To be a more effective teacher, I first imagine the student. Then I think of the student in the classroom, sitting quietly, a bit nervous but playing it cool. Statistically, she is female. She may be a traditionally-aged college student, but perhaps she is a little older, returning to the classroom after a few years in the workforce. Her backpack is new, neatly organized with a handful of adhesive tabs, gel ink pens in navy blue, a fistful of highlighters. Perhaps she has children but maybe not. Perhaps she is actually a he, a first-time freshman, a first-generation college student conferred with all the rights and obligations that entails. They are not uniform, not the way they used to be, but almost all of them understand the privilege—and the risk—of higher ed.

And then I walk in with my gray dress slacks, carefully chosen short-sleeved blazer, my edgy asymmetrical haircut, and a wry smile. I look out in the audience and meet their eyes. I smile and introduce myself, and we get to it, my eight-page syllabus, the reading guide, my learning goals. I try to speak slowly because I have a tendency to rush when I get nervous, and for those first few minutes, I’m always nervous.

They don’t realize that I’ve spent weeks preparing for this class, years sitting in those same seats, hundreds of hours working on those course materials. They don’t need to. All they need for the next fifteen weeks is to learn something valuable enough that it will sustain them for the next fifty years or so of their working lives. No pressure.

I started out wanting to break students free from the idea of writing as a chore, writing as a punishment, writing as an anxiety-inducing nightmare. I started out wanting to give students the freedom to explore their own writing process. To break them free from the five-paragraph essay. To get them interested in writing as a tool for learning. To put skill in their toolbox.

Instead, I found that even knowing that my students were less and less likely to be non-traditional hadn’t prepared me for the wide-ranging skillsets of my students. Some of them had had zero writing instruction in high school. Their experiences had been four years of worksheets and standardized tests. Some of my students were homeschooled or went to online schools. Others wrote extremely well but didn’t test well, so a poor score on the ACT doomed them to my intro-level class.

So I start over, every day, revisiting lesson plans that work the way I had hoped, and madly patting myself on the back when those final essays appear in my Inbox. Those final essays are better. After fifteen weeks, my students leave better equipped to handle college-level writing than when they started.

I am consistent with my students. My lesson plans, assignment sheets, and documents have the same format, the same document design, the same structure.
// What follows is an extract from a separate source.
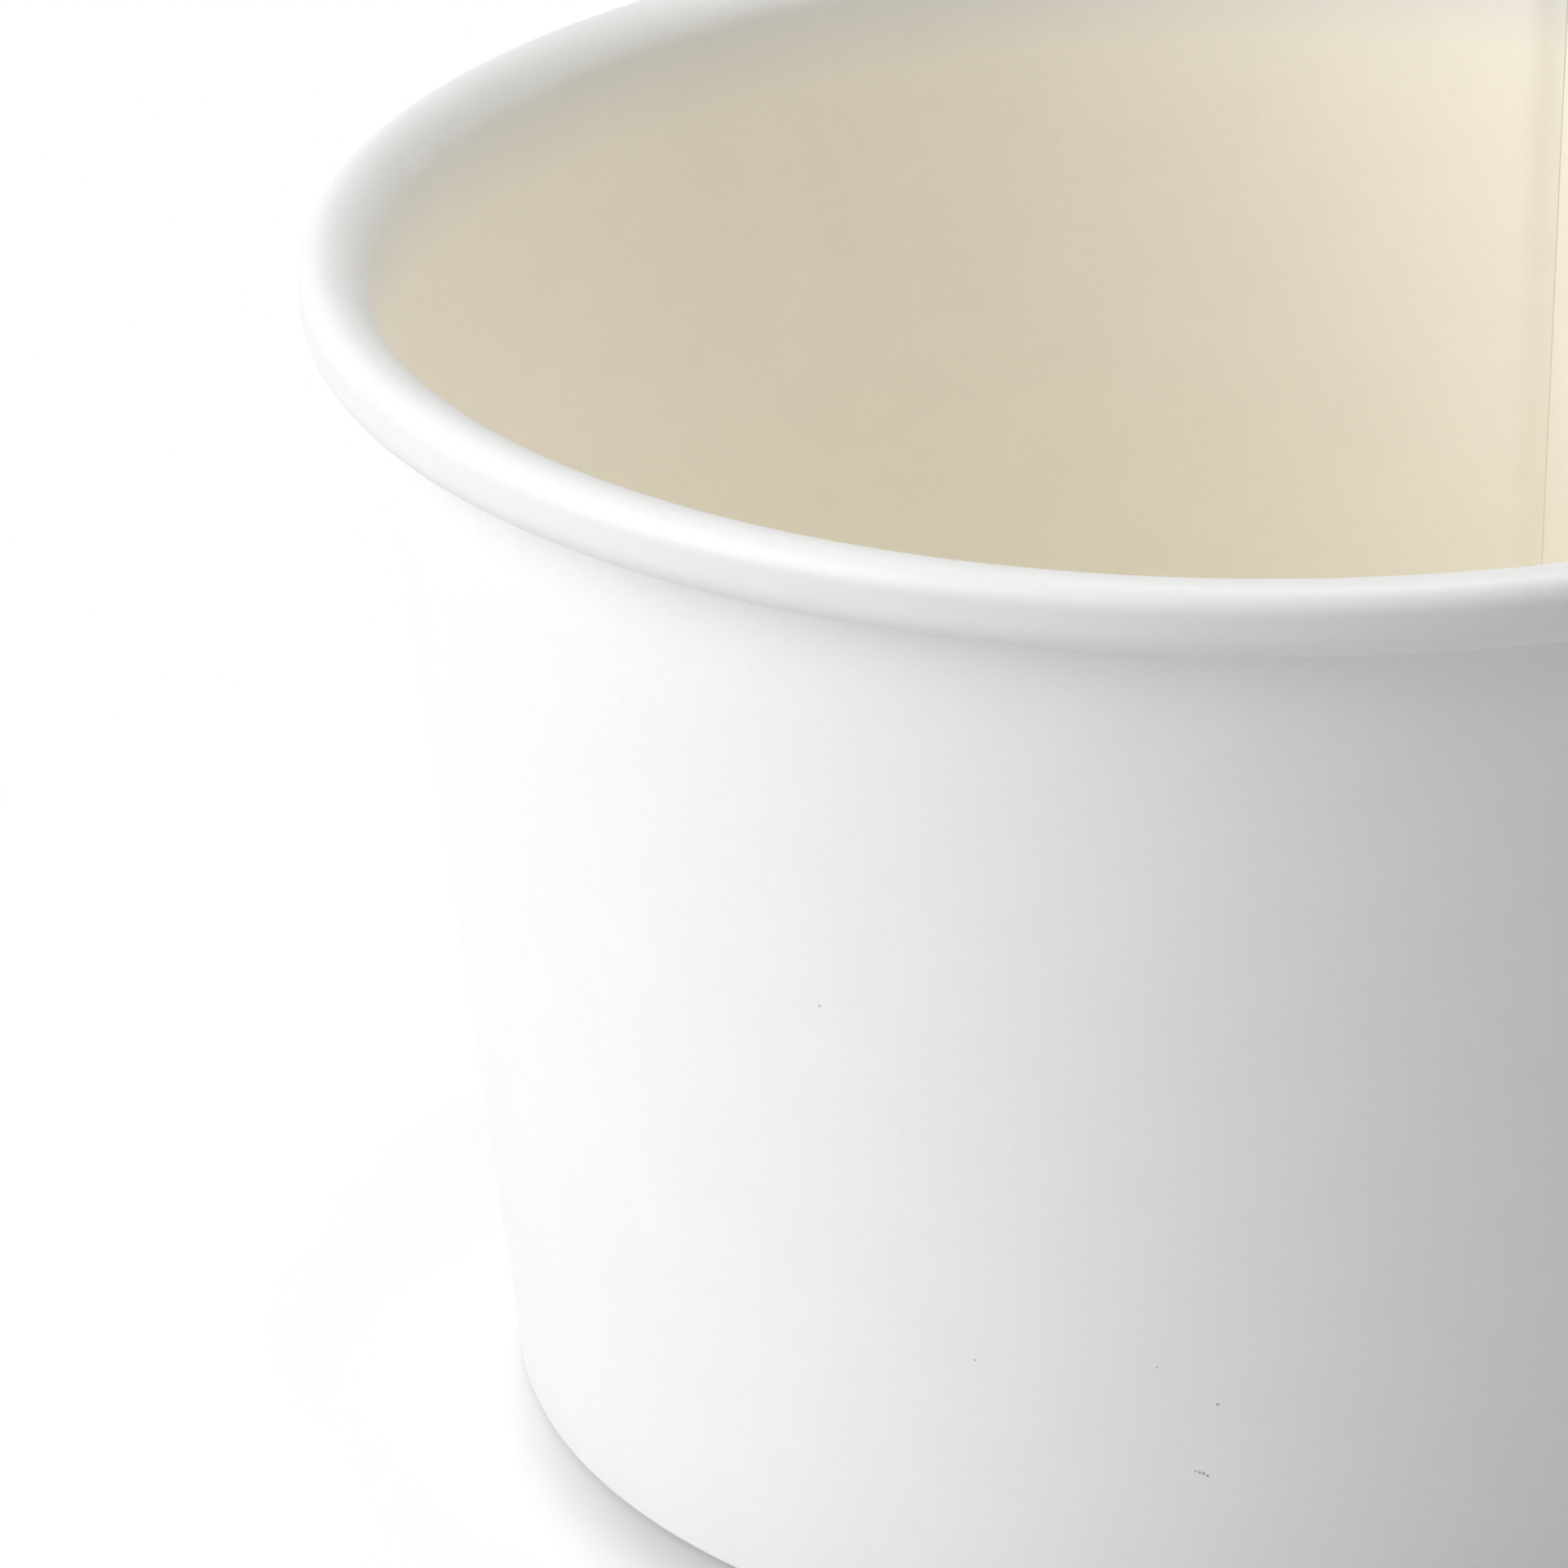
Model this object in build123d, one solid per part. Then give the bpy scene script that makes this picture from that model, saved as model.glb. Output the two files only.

I repeat common phrases—use descriptive details, you’ve got the what, now tell me why, what are the rhetorical appeals, again?—to help them develop a vocabulary about writing. I ask for reflection paragraphs, in-class writing assignments, feedback about what worked, and I read it. I listen. I think about their needs. I respond to it. I am polite and professional, firm and fair, and I rarely get frustrated when they fail because that’s not about me. I don’t derive any measure of authority from the university or my clothes or those diplomas sitting in envelopes on my bookshelf at home because, at that moment, in the classroom with those students, there is only me and them and their trust that I have something valuable to them.

In my courses, I focus on the writing and not the writer. My feedback to students is focused on the work—”the audience won’t understand this” over “what were you thinking?” I teach students organization strategies and plans for developing critical thinking and metacognitive skills. Prescriptive error correction in student writing has been shown repeatedly to be an inefficient way of teaching students how to improve their writing skills, and if students haven’t learned grammar rules after practicing an hour a day, five days a week, nine months a year, for thirteen years, three more months of drilling grammar and syntax with me isn’t going to accomplish much. Instead, students in my class will be focused on content, evaluation, criticism, and argumentation.

My students should first identify gaps in their knowledge by free writing on a topic. Then, they research to understand the topic and develop an opinion. They draft. They revise. They reflect. Throughout the unit, students learn about argumentation styles, concepts in rhetoric, and techniques for improving their own writing. Truly, I feel like my students and I are on a journey together. They learn from me how to be successful writers, and I learn from them how to meet their—and my future students’—needs better.

I teach a writing process, though perhaps not rigidly The Writing Process. Students have a right to their own process. We discuss procrastination and methods for overcoming writer’s block. Some mornings, we listen to instrumental jazz or downtempo while we write as a group. Some mornings, I take requests. Often my students will be working in small groups, helping each other do research or understand the materials. I want them to understand writing as an audience facing skill, a rhetorical situation they can influence through practice and good study habits, not an unalterable series of steps to an unalterable conclusion.

My assignments are a mixture of low-risk writing assignments that let students experiment with new genres and techniques and higher-risk, longer writing assignments. Low-risk assignments include narratives, summaries, and reflections that guide them through transitioning to college-level writing. One of my most successful writing assignments is a unit through which students develop their digital media literacy. In the Un/Reliable Sources paper, students locate a terrible source — a Reddit thread, a Youtube video, or an article from a conspiracy theory site — and compare it against both a reliable media and an academic source. Throughout this unit, I teach digital and academic literacy, rhetorical strategies, and analysis. Students pick their topics by writing a narrative paragraph of a significant historical, political, or social event they remember from their lifetimes. I feel that this gives students both connection to and control of their research and writing but allows me to guide them through the process to their learning goals.

Open Education Resources have been invaluable to my teaching strategy. By using an OER textbook and open access materials, students can focus on their studies rather than the financial burden of securing a degree. Open access materials in the classroom also give me the opportunity to teach copyright, explore new technology, and introduce available resources to students. This leaves students with tools they can utilize well into their degree plan and beyond. With the changing demographics of students over the last several decades coupled with the rising costs of student-paid higher education, it is my duty to consider and improve accessibility outcomes for all students, not only the archetypal 18-20-year-old first-time freshman.

I practice that philosophy beyond the classroom. My materials are available online, for free, for any writing teacher anywhere to use, modify, or remix, because I believe in sharing knowledge for knowledge’s sake. I have benefitted from a public education, from an open Internet in its cranky adolescent years, and I have been a brand new instructor cobbling together a portfolio of lesson plans and assignment sheets.

So my philosophy is this: I have hard-won knowledge—let me share it, and most of all, let me learn from others as well.